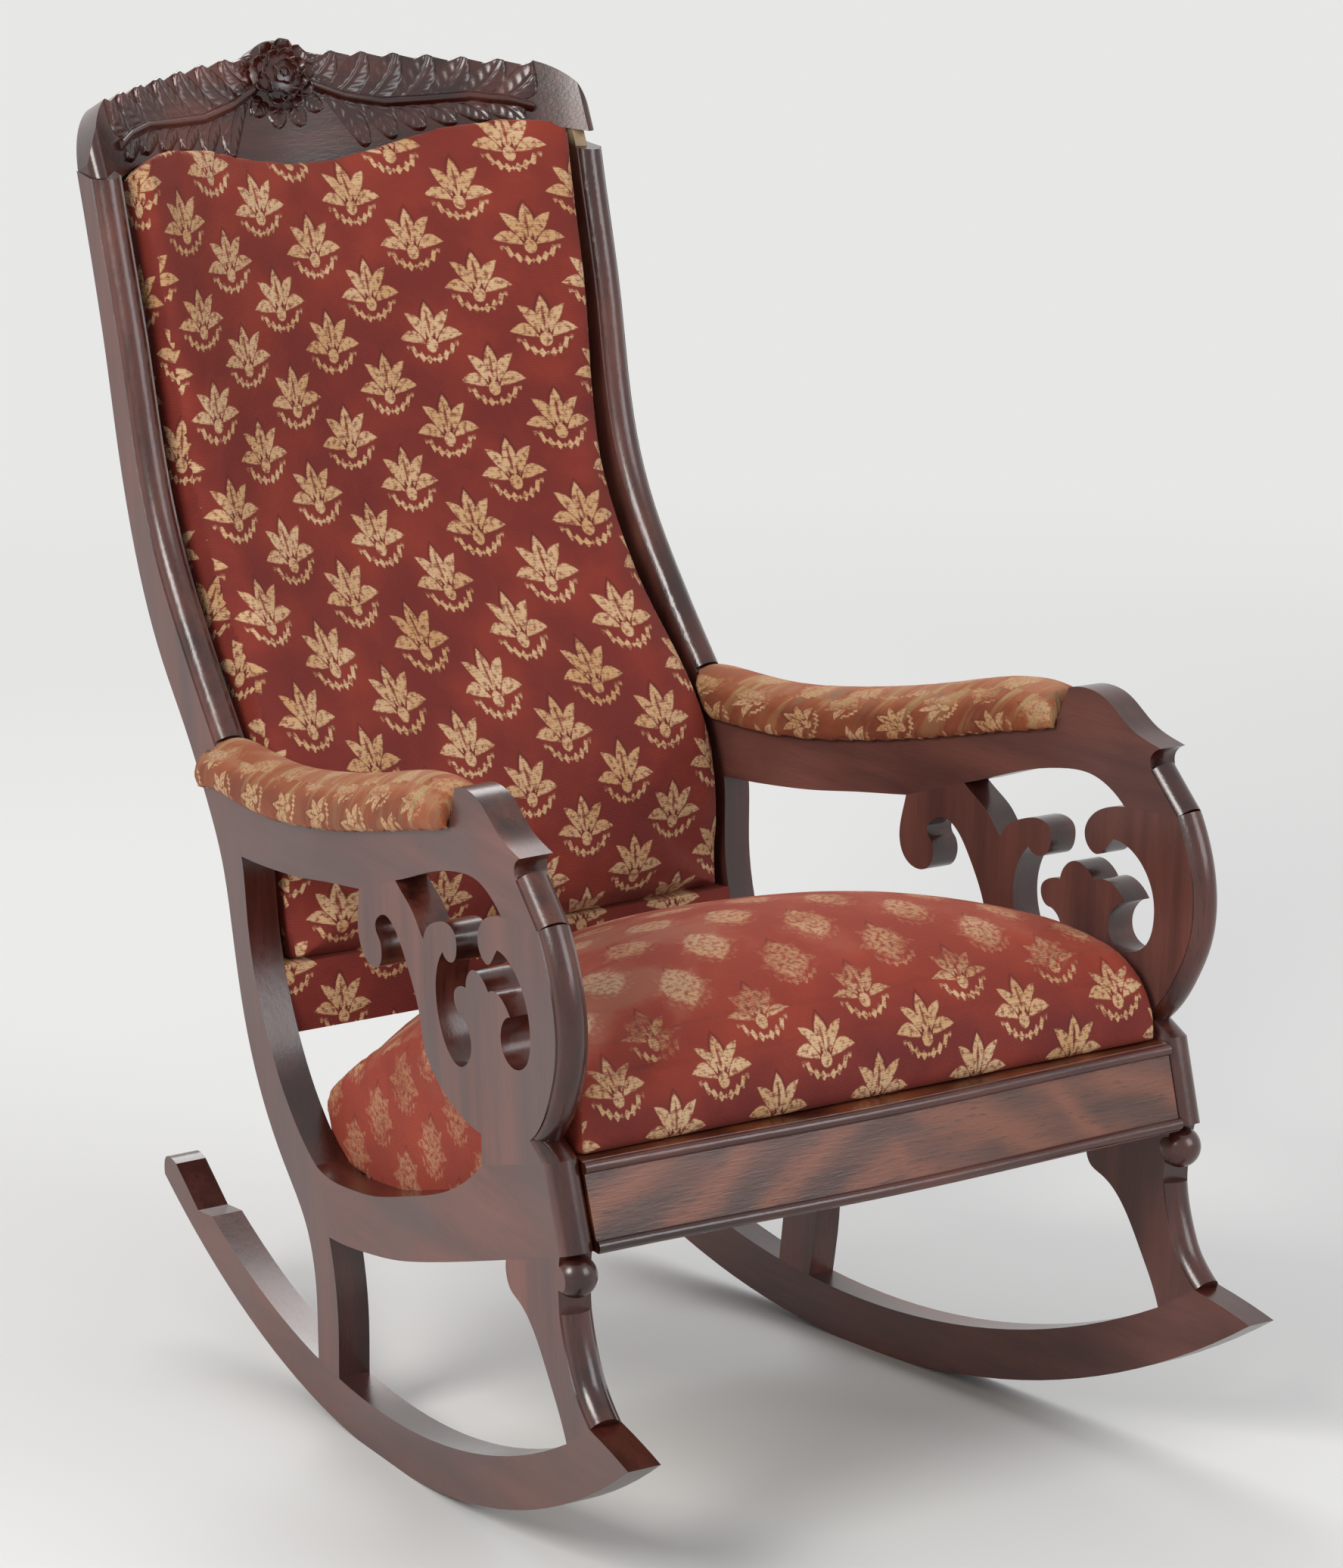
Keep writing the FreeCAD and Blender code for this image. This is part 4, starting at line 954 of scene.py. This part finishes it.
back = stuffed("back_pad", "back_cover", cushion_voxel, cushion_shrink, cushion_cap,
               lambda p, n: n[:, 1] > 0.3)
map_cloth(back, back_map, back_wear)
back.data.materials.clear()
back.data.materials.append(back_velvet)
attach(back, "root")
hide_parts("back_pad")
print("back:", len(back.data.polygons), "faces")

# %% [markdown]
# Below the pad the velvet is drawn down over the lower back rail. A copy of the rail,
# moved out by the cloth's thickness and tucked up behind the pad, makes that cover.

# %% Cover of the lower back rail
rail_cover = merged_copy("back_lower_rail", "lower_rail_cover")
cover_thickness, tucked_up, top_band = 0.0012, 0.0095, 0.012
cover_points = spots(rail_cover.data)
turned_out = normals(rail_cover.data)
rail_top = cover_points[:, 2].max()
cover_points = cover_points + turned_out * cover_thickness
cover_points[:, 2] += np.where(cover_points[:, 2] > rail_top - top_band, tucked_up, 0)
put(rail_cover.data, cover_points)
map_cloth(rail_cover, back_map, back_wear)
rail_cover.data.materials.clear()
rail_cover.data.materials.append(back_velvet)
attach(rail_cover, "root")

# %% [markdown]
# The arm pads are narrow rolls over the arms. Their map wraps round the arm and runs
# slantwise, as the cloth was cut, so that its worn streaks cross the top at an angle.
# The fronts, where a hand rests, are rubbed down to the ground weave.

# %% Arm pads
arm_voxel, arm_shrink, arm_cap = 0.004, 0.0015, 0.004


def arm_map(points, turned):
    """The cloth's map on an arm pad, wrapped round it and slanted."""
    x, y, z = points.T
    around = x + np.where(np.abs(turned[:, 0]) > 0.7, -np.sign(turned[:, 0]) * z, 0)
    return np.stack([around * 1.5, y * 1.3 + around * 0.8], 1)


def arm_wear(points, facing):
    """Wear and painted light of an arm pad, from 0 to 1: most on top and at its front; where it is high
    the ground is painted a lighter red.
    """
    y = points[:, 1]
    front = np.clip((y.min() + 0.07 - y) / 0.05, 0, 1)
    return np.clip(np.clip(facing[:, 2] * 1.6 - 0.3, 0, 1) + 0.5 * front + 0.35, 0, 1)


for side in ("_left", "_right"):
    pad = stuffed("arm_pad" + side, "arm_cover" + side, arm_voxel, arm_shrink, arm_cap,
                  lambda p, n: n[:, 2] < -0.35)
    map_cloth(pad, arm_map, arm_wear)
    pad.data.materials.clear()
    pad.data.materials.append(arm_velvet)
    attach(pad, "root")
    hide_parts("arm_pad" + side)
    print("arm pad", side, len(pad.data.polygons), "faces")

# %% [markdown]
# The outside of the back and the canvases are single sheets stretched over the frame.
# Each takes its CAD sheet's place as a cloth of its own.

# %% Stretched sheets
def sheet_area(made):
    """Area of one face of a closed sheet."""
    return sum(face.area for face in made.data.polygons) / 2


for node, finish_of, slot_name in (("outside_back", lining, "lining_cloth"),
                                   ("seat_canvas", canvas, "canvas"),
                                   ("back_canvas", canvas, "canvas")):
    cloth = merged_copy(node, node + "_cloth")
    cloth.data.materials.clear()
    cloth.data.materials.append(finish_of)
    for face in cloth.data.polygons:
        face.use_smooth = False
    low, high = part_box(node)
    flat = (high[0] - low[0], math.hypot(high[1] - low[1], high[2] - low[2]))
    area = sheet_area(cloth)
    spare = 1.02 * max(1.0, math.sqrt(area / (flat[0] * flat[1])))    # the bow takes up some width
    flat = (flat[0] * spare, flat[1] * spare)
    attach(cloth, "root")
    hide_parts(node)
    print(node, "sheet", [round(v, 3) for v in flat])

# %% [markdown]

## Description of the task
Find the word "node" in the material, then list each line that holds it.

## Exercise response
for node, finish_of, slot_name in (("outside_back", lining, "lining_cloth"),
    cloth = merged_copy(node, node + "_cloth")
    low, high = part_box(node)
    hide_parts(node)
    print(node, "sheet", [round(v, 3) for v in flat])